Job Purpose and Background in summary
We are looking for a Data Scientist to be responsible for leading and delivering the goals of CDP’s new data platform. The successful candidate will work on designing and delivering script migration, helping to build up the azure data platform capabilities and will work closely with the Data & Insights Department to ensure cross-organization consistency.
This role requires experience in building data pipelines, deploying models using azure stack, automation of pipelines as well as sourcing and preparation of data working together with the data engineering team. The successful candidate will need to demonstrate capability to work and communicate effectively with others, including stakeholders and thematic teams, to ensure processes are followed, deliverables are aligned to milestones and outputs are built to agreed quality standards.
CDP is a not-for-profit charity that runs the global disclosure system for investors, companies, cities, states and regions to manage their environmental impacts. The world’s economy looks to CDP as the gold standard of environmental reporting with the richest and most comprehensive dataset on corporate and city action. In 2021 we launched our new five-year strategy: Accelerating the Rate of Change - find out more here.
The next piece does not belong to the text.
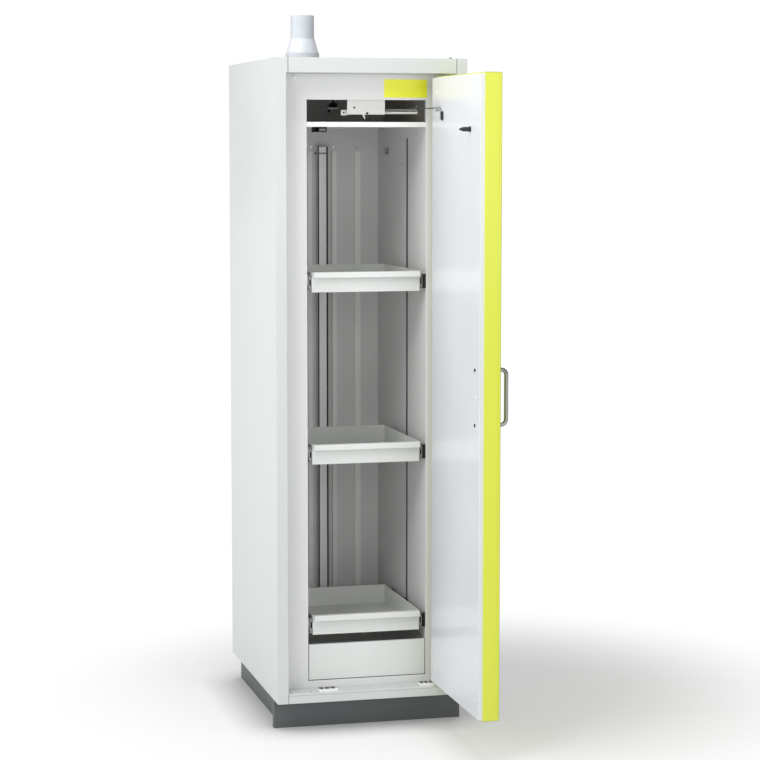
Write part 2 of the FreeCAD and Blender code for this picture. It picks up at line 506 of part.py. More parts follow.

Visit https://cdp.net/en or follow us @CDP to find out more.
Key responsibilities include:
- Delivery of script migration from various on-prem version control systems and sources
- Re-development and enhancements of scripts to take advantage of the new data platform - Data Bricks capabilities and Azure stack
- Delivery of automated data cleaning and structuring algorithms
- Assistance in 3rd party provisioning and preparation of data
- Strong skills in translation of requirements to code
- Collaboration with cloud team on configuration and best practices of data cloud platform
- SQL code translation to python
- Pre and post processing script creation to fit current code bases with no or minimal alterations
- Performance tracking scripting and dashboarding
- Creation of power bi insight dashboards and excellent visualization skills
- Productionising analysis pipelines through a cloud toolset and hosting static and dynamic presentations of the generated insight.
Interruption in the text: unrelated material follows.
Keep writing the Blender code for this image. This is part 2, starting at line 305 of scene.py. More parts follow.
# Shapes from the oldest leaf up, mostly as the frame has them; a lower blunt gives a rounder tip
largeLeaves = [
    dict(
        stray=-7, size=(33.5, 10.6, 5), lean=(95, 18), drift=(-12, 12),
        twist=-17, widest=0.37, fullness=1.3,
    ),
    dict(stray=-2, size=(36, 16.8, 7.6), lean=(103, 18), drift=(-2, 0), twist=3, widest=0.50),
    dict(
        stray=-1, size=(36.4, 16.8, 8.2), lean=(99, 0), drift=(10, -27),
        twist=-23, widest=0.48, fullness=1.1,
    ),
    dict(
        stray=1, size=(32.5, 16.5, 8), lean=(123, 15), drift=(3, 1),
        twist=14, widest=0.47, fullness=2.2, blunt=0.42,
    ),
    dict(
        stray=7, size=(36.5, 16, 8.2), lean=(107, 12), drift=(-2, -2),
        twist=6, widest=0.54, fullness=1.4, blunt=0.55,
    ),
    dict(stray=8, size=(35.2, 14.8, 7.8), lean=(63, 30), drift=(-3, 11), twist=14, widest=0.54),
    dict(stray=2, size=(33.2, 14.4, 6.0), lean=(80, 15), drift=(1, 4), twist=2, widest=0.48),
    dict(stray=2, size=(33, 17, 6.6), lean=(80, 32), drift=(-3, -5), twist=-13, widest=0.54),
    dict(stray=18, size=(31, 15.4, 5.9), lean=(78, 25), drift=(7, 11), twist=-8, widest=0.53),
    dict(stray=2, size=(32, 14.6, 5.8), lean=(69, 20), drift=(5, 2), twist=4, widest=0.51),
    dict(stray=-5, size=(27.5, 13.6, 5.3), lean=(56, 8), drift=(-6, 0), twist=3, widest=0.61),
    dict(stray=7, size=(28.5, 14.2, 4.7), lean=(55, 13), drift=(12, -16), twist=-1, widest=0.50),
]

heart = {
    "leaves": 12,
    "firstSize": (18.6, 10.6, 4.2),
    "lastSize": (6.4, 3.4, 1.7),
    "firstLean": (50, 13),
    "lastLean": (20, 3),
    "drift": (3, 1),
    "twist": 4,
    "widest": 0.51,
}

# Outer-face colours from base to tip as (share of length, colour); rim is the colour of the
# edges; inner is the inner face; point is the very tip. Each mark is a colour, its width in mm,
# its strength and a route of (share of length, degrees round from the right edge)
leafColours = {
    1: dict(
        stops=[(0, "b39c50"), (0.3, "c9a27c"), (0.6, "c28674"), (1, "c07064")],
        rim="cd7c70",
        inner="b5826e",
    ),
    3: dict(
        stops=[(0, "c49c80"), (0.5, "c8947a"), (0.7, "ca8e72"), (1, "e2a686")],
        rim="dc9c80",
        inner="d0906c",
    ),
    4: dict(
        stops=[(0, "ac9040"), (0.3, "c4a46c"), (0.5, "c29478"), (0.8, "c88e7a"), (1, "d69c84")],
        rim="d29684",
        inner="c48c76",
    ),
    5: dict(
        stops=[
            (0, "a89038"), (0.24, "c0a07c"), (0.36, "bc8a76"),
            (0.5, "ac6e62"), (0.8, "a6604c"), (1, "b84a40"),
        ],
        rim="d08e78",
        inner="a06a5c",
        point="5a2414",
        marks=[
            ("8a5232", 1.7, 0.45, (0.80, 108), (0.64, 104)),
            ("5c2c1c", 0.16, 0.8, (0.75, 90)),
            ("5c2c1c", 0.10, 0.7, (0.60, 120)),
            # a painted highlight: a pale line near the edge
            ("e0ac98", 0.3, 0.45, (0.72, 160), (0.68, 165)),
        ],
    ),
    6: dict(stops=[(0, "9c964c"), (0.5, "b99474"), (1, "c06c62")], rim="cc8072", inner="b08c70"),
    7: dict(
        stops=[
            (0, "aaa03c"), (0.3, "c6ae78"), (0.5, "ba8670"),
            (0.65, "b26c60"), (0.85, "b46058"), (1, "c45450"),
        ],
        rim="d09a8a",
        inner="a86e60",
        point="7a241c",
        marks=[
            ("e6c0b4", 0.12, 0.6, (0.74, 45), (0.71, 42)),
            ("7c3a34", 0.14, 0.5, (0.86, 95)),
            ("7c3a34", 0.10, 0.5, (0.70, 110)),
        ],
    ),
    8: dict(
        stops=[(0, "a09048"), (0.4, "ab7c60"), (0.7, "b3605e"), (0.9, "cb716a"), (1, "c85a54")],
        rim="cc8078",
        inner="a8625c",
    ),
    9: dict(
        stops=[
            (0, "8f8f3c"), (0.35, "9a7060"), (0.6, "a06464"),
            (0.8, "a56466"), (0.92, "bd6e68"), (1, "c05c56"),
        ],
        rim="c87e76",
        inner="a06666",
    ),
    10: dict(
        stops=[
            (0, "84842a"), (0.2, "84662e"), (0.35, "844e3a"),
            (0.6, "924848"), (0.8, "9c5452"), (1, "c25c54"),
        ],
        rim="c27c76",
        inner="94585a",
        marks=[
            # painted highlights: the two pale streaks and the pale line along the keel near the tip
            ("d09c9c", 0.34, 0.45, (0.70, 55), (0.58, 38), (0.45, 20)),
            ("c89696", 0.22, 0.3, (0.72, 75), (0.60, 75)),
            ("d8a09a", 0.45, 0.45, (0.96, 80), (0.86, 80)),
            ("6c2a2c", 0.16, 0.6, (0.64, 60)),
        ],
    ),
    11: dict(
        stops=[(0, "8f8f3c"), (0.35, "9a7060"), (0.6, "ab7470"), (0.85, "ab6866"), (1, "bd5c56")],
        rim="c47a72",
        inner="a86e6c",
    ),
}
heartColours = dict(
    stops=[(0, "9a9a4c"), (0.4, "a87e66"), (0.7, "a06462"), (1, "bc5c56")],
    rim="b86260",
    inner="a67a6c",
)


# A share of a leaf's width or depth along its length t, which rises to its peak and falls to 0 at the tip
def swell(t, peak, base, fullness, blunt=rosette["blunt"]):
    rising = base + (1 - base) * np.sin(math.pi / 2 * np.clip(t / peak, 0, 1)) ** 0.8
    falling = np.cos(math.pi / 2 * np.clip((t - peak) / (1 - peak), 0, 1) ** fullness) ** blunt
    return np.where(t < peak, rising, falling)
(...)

Required skills and experience:
- Msc/PhD educated in Computer Science, Statistics and Mathematics or similar.
- At least 2 years of experience using open source programming language for large scale analysis (Python and R, Rspark, PySpark) and relational databases (MongoDB, Parquet, Hive) and using SQL to query databases
- A strong mathematical and statistical background with a deep understanding of statistical inference, experimental design, sampling, and simulation
- Strong experience in the training and production of machine learning models using both structured and unstructured data in big data pipelines, in Azure
- Experience with well-known code libraries for data preprocessing (pandas, dplyr, tidyr, , scipy, feature-engine, beautiful soup, scrapy, spacy, nltk, TextBlob, fastText, polyglot, requests, json, functools).
- Good technical communication & presentation skills in English.
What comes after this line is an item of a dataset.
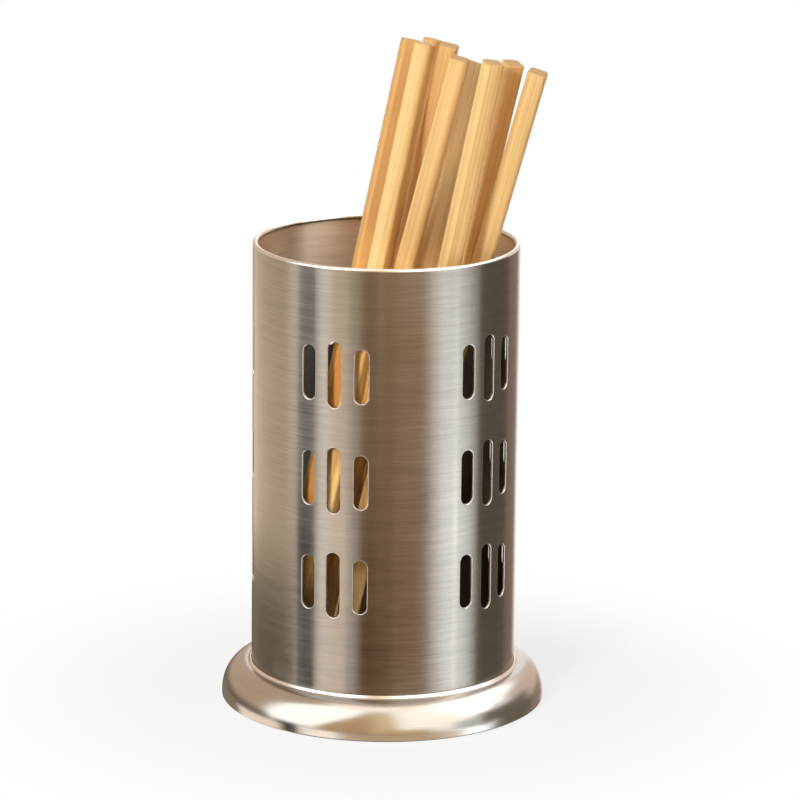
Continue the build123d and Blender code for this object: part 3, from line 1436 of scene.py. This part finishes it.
    def _floor(self) -> None:
        """Lay the plain pale floor, which keeps the holder's shadow."""
        floor = self._disc("floor", 96, self.floor_radius, 0.0)
        bench = NodeBench("pale_floor")
        tone = (self.floor_tone, self.floor_tone, self.floor_tone)
        matt = bench.add("ShaderNodeBsdfDiffuse", {"Color": tone})
        far = bench.spread(bench.distance(), *self.floor_fade, self.floor_glow, 1.0, smooth=True)
        share = bench.maths("MULTIPLY", far, bench.background_rays())
        bench.mix(share, matt, bench.add("ShaderNodeEmission"))
        floor.data.materials.append(bench.block)
        self.show_to(floor, RayKind.DIRECT_AND_DIFFUSE)

    def _overhead(self) -> None:
        """Hang the round card over the set."""
        card = self._disc("overhead_card", 64, self.overhead_radius, self.overhead_height)
        bench = NodeBench("overhead_card")
        share = bench.spread(bench.distance(), 0.6 * self.overhead_radius, self.overhead_radius,
                             1.0, 0.0, smooth=True)
        bench.glow(share, self.overhead_colour)
        card.data.materials.append(bench.block)
        self.show_to(card, RayKind.REFLECTION_ONLY)

    def _world(self) -> None:
        """Make the background white and the light from all sides soft."""
        bench = NodeBench("soft_studio", world=True)
        around = bench.add("ShaderNodeBackground",
                           {"Color": self.ambient_colour, "Strength": self.ambient})
        behind = bench.add("ShaderNodeBackground", {"Color": (1, 1, 1)})
        bench.mix(bench.background_rays(), around, behind)
        bpy.context.scene.world = bench.block

    @staticmethod
    def _disc(name: str, corners: int, radius: float, height: float) -> Piece:
        """Add a level disc.

        Args:
            name: The disc's name.
            corners: Corners round it.
            radius: Its radius.
            height: How high it lies.

        Returns:
            The disc.
        """
        Workbench.clear_selection()
        bpy.ops.mesh.primitive_circle_add(vertices=corners, radius=radius,
                                          fill_type="NGON", location=(0, 0, height))
        return Workbench.named(name)

    @staticmethod
    def show_to(piece: Piece, rays: RayKind) -> None:
        """Choose which rays see a stage object.

        Args:
            piece: The stage object.
            rays: The rays that see it.
        """
        reflection_only = rays is RayKind.REFLECTION_ONLY
        piece.visible_camera = not reflection_only
        piece.visible_diffuse = not reflection_only
        piece.visible_shadow = not reflection_only
        piece.visible_transmission = not reflection_only
        piece.visible_glossy = reflection_only


def main() -> None:
    """Build the stage and every sub-assembly in order."""
    logging.basicConfig(level=logging.INFO, format="%(name)s: %(message)s")
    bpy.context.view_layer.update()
    Studio().build()
    for assembly in (Tube(), BaseSkirt(), CadFloorAndFoot(), Chopsticks()):
        made = assembly.build()
        pieces = made if isinstance(made, list) else [made]
        for piece in pieces:
            LOG.info("piece: %s, %d faces", piece.name, len(piece.data.polygons))


if __name__ == "__main__":
    main()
- Be able to work in a matrix environment within a virtual team.
- Excellent problem-solving skills.
- Strong Project experience with NLP, text analytics and other relevant areas (e.g. text classification, topic detection, information extraction, Named Entity recognition, entity resolution, Question-Answering, sentiment analysis, event detection, language modelling).
- Experience with managing and deploying models using Azure Data Bricks, Azure Data Lake, Azure Data Factory
- Excellent data visualization skills using Power BI or similar tools.
- Experience with version control and shell scripting
Desired skills and experience (optional):
- Experience working as part of a scrum team.
- Experience with automatic testing scripts and environmental promotion pipelines (e.g. azure DevOps pipeline).
- A good understanding of GHG and sustainability data.
- Knowledge of the financial system and capital markets.
- An awareness of environmental issues, particularly as they relate to our core themes of Climate Change, Deforestation and Water Security.
- Ambition to start to enable and coach colleagues as part of an expanding organization with growing data science organization.
This is a full time role based at CDP’s London office reporting to The Head of Data Science and Products, based in Berlin.
Salary and benefits: £34,000 - £36,000 per annum, 30 days’ holiday plus bank holidays, generous non-contributory pension provision, Employee Assistance Programme, life assurance, training and development, flexible working opportunities and other benefits.
Interested applicants must be eligible to work legally in the UK. We cannot sponsor this role.
Before you apply
We’ll only use the information you provide to process your application. For more details on how we use your information, see our applicant’s privacy notice. By uploading your CV and covering letter, you are permitting CDP to use the information you have provided for recruitment purposes.
How to apply:
Please upload your CV in the application form along with a covering letter as an additional document setting out how you meet the required skills and experience or key responsibilities, which should be no more than two pages. The deadline is 9th October 2022.